ENTRIES SHOWN –
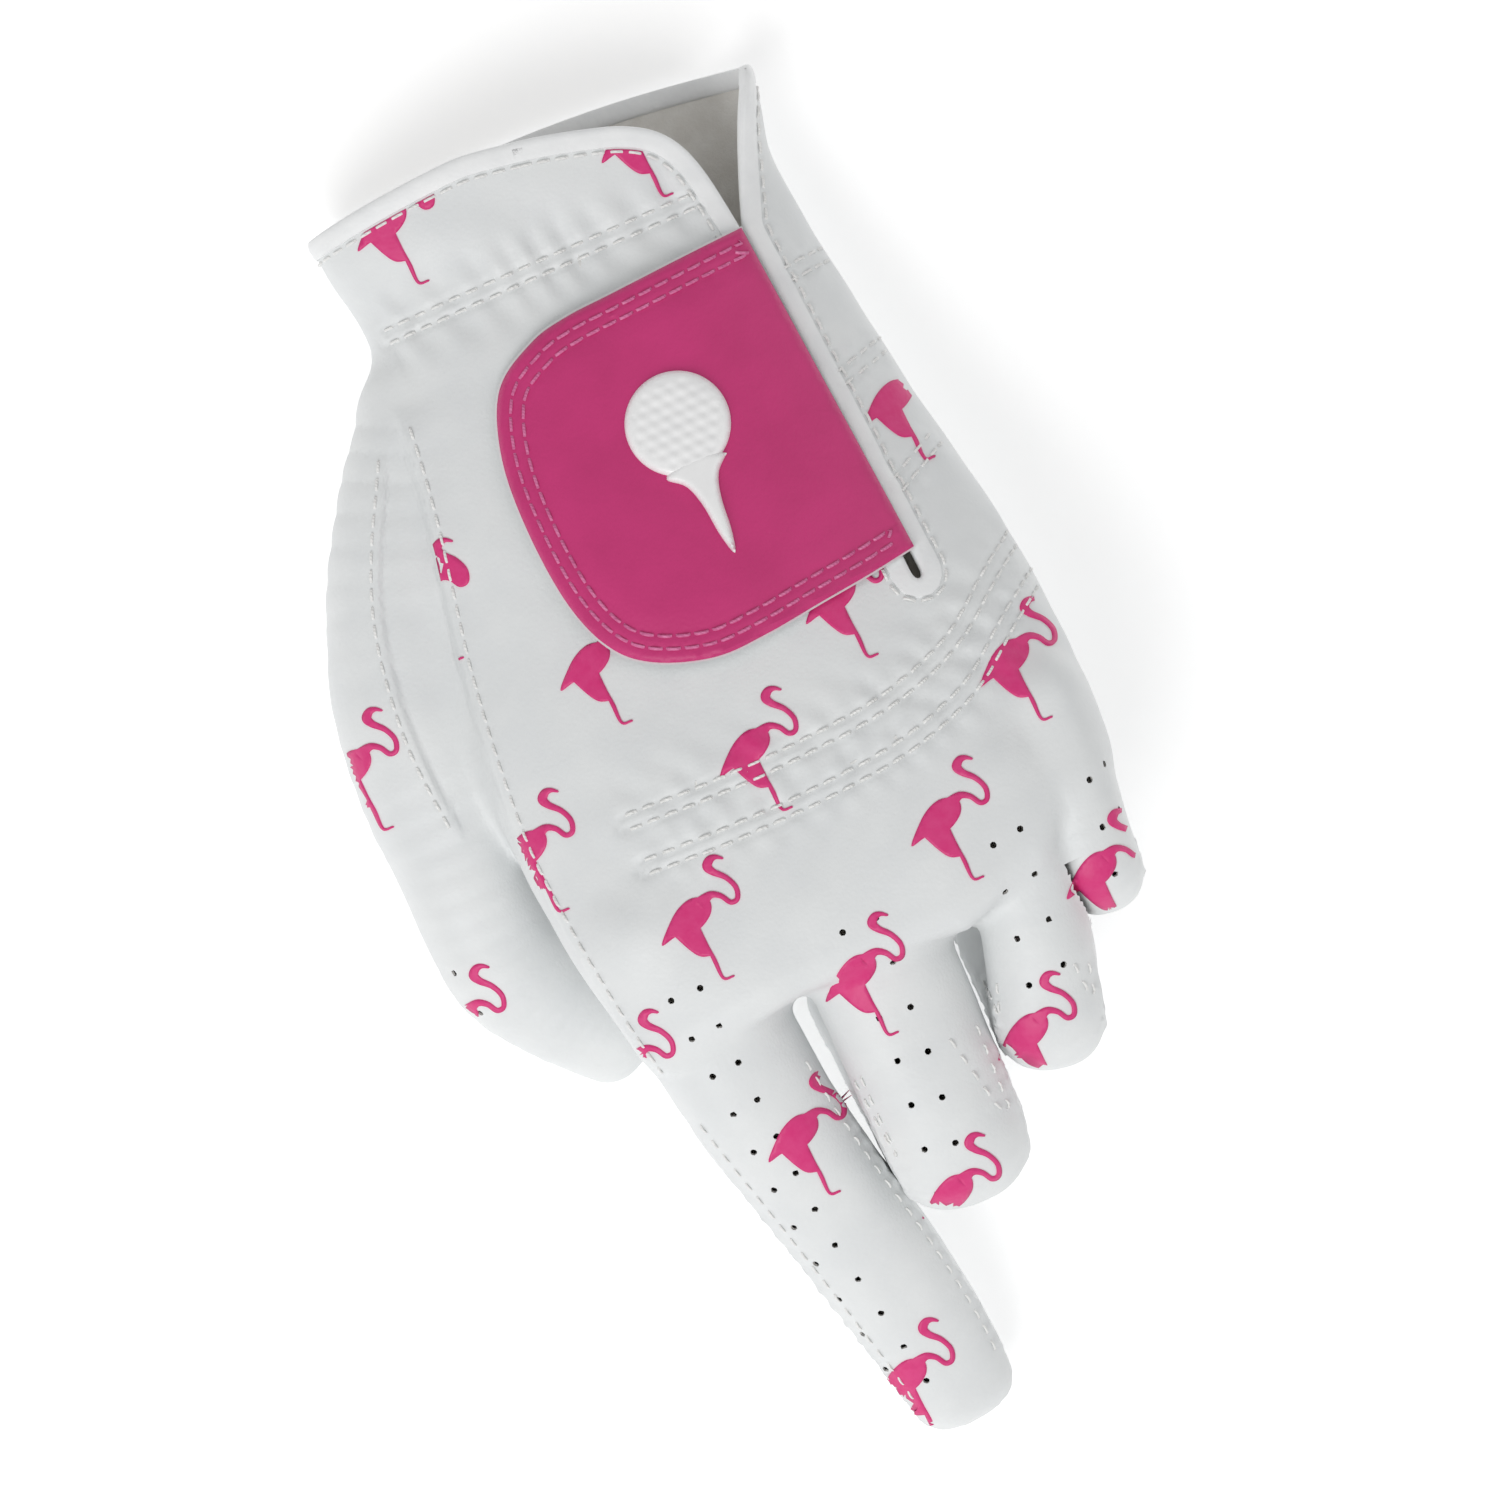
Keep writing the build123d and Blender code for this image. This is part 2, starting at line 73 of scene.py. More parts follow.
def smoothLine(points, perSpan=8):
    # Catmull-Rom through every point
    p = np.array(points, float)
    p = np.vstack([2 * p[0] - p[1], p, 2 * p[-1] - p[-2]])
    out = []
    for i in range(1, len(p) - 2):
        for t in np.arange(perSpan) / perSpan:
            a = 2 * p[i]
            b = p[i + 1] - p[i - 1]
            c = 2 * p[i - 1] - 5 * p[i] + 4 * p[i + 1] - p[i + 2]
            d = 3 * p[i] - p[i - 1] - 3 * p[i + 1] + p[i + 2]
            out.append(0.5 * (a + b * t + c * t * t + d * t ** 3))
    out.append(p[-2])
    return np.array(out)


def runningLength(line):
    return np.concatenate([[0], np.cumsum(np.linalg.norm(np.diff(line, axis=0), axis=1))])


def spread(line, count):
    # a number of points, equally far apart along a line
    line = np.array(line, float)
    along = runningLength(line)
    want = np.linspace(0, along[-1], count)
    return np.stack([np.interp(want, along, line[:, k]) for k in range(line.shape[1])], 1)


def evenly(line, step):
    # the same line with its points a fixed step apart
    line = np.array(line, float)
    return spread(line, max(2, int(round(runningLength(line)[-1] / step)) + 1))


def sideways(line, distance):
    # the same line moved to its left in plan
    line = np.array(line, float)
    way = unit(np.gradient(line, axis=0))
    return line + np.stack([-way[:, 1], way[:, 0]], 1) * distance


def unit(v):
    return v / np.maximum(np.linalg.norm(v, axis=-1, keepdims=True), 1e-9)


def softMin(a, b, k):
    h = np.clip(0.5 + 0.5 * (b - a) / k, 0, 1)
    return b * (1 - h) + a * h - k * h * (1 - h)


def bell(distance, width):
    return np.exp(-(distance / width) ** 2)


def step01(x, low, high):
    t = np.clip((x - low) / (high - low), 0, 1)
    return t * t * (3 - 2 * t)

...

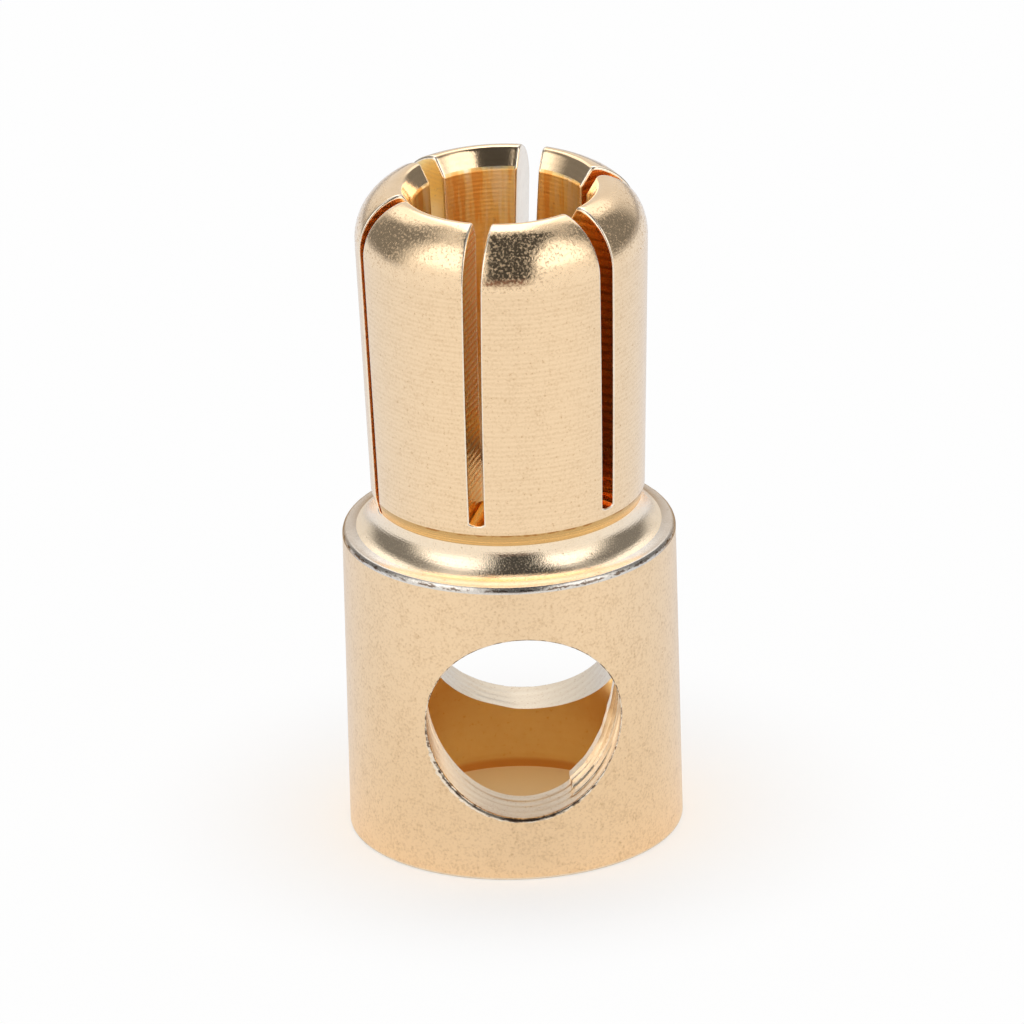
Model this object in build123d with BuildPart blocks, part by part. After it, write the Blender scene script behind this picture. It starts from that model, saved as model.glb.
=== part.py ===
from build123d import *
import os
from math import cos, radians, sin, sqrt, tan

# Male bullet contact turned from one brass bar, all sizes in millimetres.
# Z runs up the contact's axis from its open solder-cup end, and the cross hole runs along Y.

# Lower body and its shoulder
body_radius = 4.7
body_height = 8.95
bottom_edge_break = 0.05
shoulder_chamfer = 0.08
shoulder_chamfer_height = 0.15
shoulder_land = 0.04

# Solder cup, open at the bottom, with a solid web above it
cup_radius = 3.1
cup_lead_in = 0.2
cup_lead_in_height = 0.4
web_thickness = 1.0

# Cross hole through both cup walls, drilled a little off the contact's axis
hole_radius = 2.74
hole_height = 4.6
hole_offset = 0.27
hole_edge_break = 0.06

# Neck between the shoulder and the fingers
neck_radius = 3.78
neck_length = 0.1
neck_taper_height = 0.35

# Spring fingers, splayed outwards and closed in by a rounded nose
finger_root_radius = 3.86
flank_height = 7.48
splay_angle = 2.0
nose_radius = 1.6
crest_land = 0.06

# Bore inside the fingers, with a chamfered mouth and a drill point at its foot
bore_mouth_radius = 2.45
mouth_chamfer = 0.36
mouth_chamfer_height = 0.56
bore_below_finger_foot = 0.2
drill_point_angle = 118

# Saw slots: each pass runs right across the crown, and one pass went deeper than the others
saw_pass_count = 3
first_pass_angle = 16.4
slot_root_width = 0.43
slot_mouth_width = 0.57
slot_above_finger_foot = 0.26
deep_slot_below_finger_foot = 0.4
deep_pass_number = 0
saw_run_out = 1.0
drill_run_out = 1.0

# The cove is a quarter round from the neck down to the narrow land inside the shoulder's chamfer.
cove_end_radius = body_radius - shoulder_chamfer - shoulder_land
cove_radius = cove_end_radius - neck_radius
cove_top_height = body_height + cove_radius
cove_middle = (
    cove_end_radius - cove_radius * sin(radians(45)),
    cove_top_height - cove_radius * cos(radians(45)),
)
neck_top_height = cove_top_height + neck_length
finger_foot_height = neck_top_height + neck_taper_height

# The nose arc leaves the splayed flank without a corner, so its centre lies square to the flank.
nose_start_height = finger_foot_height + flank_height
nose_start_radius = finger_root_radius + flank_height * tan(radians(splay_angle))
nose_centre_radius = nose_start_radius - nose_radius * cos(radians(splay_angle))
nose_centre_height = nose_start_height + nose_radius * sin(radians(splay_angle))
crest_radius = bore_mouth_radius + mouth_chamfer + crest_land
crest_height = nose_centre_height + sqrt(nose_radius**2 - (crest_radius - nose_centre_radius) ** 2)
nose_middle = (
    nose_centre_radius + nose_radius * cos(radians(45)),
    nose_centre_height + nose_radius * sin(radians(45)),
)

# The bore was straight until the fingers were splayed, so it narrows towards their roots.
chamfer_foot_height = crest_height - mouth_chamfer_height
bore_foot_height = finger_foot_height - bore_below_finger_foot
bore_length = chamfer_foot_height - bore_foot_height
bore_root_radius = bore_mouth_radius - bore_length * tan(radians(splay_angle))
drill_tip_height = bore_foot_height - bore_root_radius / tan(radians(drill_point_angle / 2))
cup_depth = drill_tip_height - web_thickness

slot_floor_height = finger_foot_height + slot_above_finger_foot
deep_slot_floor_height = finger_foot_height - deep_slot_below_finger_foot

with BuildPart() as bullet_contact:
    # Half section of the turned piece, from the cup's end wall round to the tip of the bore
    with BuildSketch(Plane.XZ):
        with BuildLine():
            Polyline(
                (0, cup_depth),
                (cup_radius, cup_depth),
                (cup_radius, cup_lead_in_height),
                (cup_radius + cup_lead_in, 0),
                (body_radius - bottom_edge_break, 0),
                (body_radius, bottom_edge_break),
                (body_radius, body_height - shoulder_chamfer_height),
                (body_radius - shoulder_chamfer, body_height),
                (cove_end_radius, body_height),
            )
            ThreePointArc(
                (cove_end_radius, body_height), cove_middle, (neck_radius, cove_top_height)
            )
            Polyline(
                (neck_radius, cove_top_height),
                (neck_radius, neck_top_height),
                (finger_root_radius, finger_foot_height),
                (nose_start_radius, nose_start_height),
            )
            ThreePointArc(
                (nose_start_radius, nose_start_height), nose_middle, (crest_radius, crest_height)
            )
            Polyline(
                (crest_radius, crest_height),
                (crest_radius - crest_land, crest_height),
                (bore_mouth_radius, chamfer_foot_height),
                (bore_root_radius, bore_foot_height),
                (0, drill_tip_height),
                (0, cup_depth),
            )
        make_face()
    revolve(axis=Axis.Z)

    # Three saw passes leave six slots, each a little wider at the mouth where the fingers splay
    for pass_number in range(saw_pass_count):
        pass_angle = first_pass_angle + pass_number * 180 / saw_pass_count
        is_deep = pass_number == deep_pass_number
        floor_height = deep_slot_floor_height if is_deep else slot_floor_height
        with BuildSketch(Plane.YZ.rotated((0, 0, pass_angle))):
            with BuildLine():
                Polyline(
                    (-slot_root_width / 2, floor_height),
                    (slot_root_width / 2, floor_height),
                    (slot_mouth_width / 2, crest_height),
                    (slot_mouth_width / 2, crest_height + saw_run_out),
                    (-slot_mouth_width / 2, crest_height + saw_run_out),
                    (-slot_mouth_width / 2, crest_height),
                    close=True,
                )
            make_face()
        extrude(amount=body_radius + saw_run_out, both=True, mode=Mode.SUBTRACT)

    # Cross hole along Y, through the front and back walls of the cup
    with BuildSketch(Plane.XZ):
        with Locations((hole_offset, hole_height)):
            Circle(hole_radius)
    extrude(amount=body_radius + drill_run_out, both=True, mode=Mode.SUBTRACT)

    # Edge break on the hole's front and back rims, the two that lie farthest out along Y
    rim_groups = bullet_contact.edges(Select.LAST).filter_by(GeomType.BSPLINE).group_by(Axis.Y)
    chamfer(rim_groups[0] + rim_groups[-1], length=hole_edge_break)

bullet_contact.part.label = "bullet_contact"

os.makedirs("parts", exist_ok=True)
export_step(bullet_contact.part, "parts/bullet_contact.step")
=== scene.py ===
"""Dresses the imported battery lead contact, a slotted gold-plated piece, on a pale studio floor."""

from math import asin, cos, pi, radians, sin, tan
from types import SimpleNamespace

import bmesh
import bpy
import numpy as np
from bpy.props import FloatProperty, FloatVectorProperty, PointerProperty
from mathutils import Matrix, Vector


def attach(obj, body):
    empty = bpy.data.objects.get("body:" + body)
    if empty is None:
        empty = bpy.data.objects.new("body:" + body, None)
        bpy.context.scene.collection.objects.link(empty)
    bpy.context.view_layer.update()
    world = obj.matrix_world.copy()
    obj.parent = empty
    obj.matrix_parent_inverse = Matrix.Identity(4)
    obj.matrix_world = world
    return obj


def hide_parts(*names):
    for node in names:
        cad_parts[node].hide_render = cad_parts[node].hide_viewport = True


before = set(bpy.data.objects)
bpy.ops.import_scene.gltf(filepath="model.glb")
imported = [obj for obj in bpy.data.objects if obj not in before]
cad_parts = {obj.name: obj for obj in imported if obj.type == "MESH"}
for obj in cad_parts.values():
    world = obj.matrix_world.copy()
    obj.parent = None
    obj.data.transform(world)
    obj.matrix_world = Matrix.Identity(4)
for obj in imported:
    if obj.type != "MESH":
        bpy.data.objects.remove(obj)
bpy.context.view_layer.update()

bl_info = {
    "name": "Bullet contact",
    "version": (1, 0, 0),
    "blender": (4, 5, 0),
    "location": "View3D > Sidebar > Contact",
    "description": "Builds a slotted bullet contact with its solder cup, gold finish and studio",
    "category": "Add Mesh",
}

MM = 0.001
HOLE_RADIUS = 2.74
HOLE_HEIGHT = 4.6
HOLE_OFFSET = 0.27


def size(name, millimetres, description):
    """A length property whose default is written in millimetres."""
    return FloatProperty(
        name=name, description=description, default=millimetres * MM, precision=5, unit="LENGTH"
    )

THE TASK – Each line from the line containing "Model this object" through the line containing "drill_point_angle = 118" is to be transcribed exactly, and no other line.

RIGHT ANSWER –
Model this object in build123d with BuildPart blocks, part by part. After it, write the Blender scene script behind this picture. It starts from that model, saved as model.glb.
=== part.py ===
from build123d import *
import os
from math import cos, radians, sin, sqrt, tan

# Male bullet contact turned from one brass bar, all sizes in millimetres.
# Z runs up the contact's axis from its open solder-cup end, and the cross hole runs along Y.

# Lower body and its shoulder
body_radius = 4.7
body_height = 8.95
bottom_edge_break = 0.05
shoulder_chamfer = 0.08
shoulder_chamfer_height = 0.15
shoulder_land = 0.04

# Solder cup, open at the bottom, with a solid web above it
cup_radius = 3.1
cup_lead_in = 0.2
cup_lead_in_height = 0.4
web_thickness = 1.0

# Cross hole through both cup walls, drilled a little off the contact's axis
hole_radius = 2.74
hole_height = 4.6
hole_offset = 0.27
hole_edge_break = 0.06

# Neck between the shoulder and the fingers
neck_radius = 3.78
neck_length = 0.1
neck_taper_height = 0.35

# Spring fingers, splayed outwards and closed in by a rounded nose
finger_root_radius = 3.86
flank_height = 7.48
splay_angle = 2.0
nose_radius = 1.6
crest_land = 0.06

# Bore inside the fingers, with a chamfered mouth and a drill point at its foot
bore_mouth_radius = 2.45
mouth_chamfer = 0.36
mouth_chamfer_height = 0.56
bore_below_finger_foot = 0.2
drill_point_angle = 118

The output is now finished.